I didn't get my display finished in this challenge, but next time I will get it all set. I just put one of our timber framing pegs through the loops, and it still works great for now. I have to make some small identifying tags for each cord, so kids can guess each cord and see if they know what it is...
More pics to come of that, when I get it done!
If anyone wants to send me some Fireweed stalks, Nettle Fibers or Evening Primrose, please send me a message! I will trade for ten stalks of each!
My chosen skill was picked by the group through a voting process, as I haven't had a chance to chose, (so many skills to pick!) and while I know cordage very well, it was nice to do something that will provide a teaching example for years to come.

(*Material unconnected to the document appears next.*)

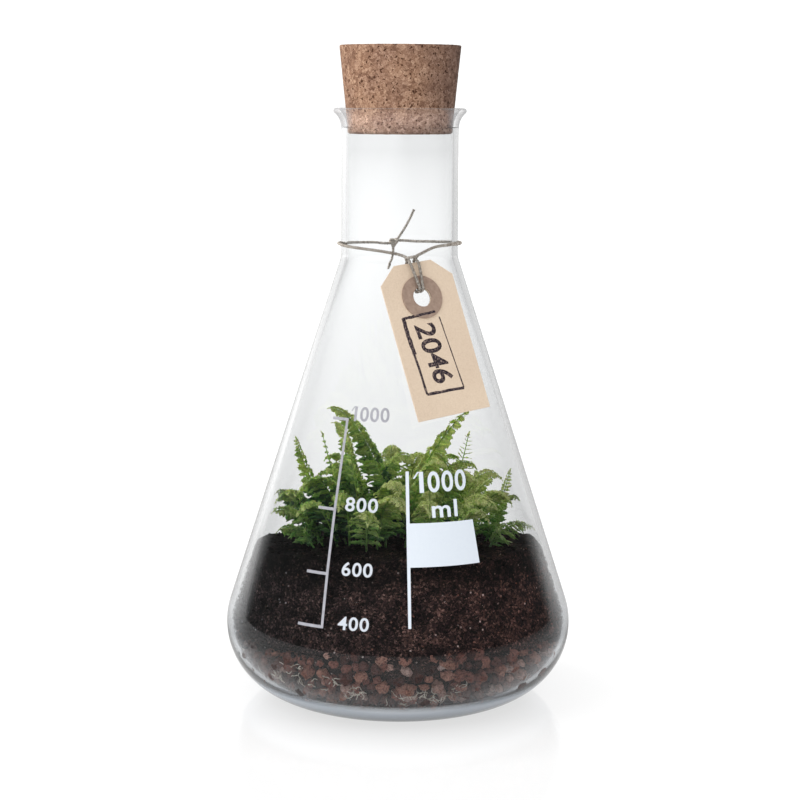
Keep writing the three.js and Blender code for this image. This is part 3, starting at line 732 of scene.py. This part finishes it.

I did work on my skills for about 40 minutes each time, so I went a little over the limit, but it was okay. I would love to spend all day on each skill, but hey, we gotta keep the classes going, right? It is really busy here with all kinds of planting, building projects, school groups, writing and other work that I am doing, so I am almost happy to take a few days off after this challenge and not feel the pressure of doing it and then posting it in the group, etc. But I will miss it after even a few days, so it won't last long!
Super proud of all the people who posted in the Facebook group Ricardo Sierra's Earth Skills Seven Day Challenge, and all the love you all showed each other, supporting, encouraging and connecting, I mean, it was just great to see what you all did and what you learned.
We did it, man, and it feels great! I hope that you all get out and celebrate these seven days, and all we accomplished! Woo hoo! Thanks for everything, Skill-Dogs! You are the best!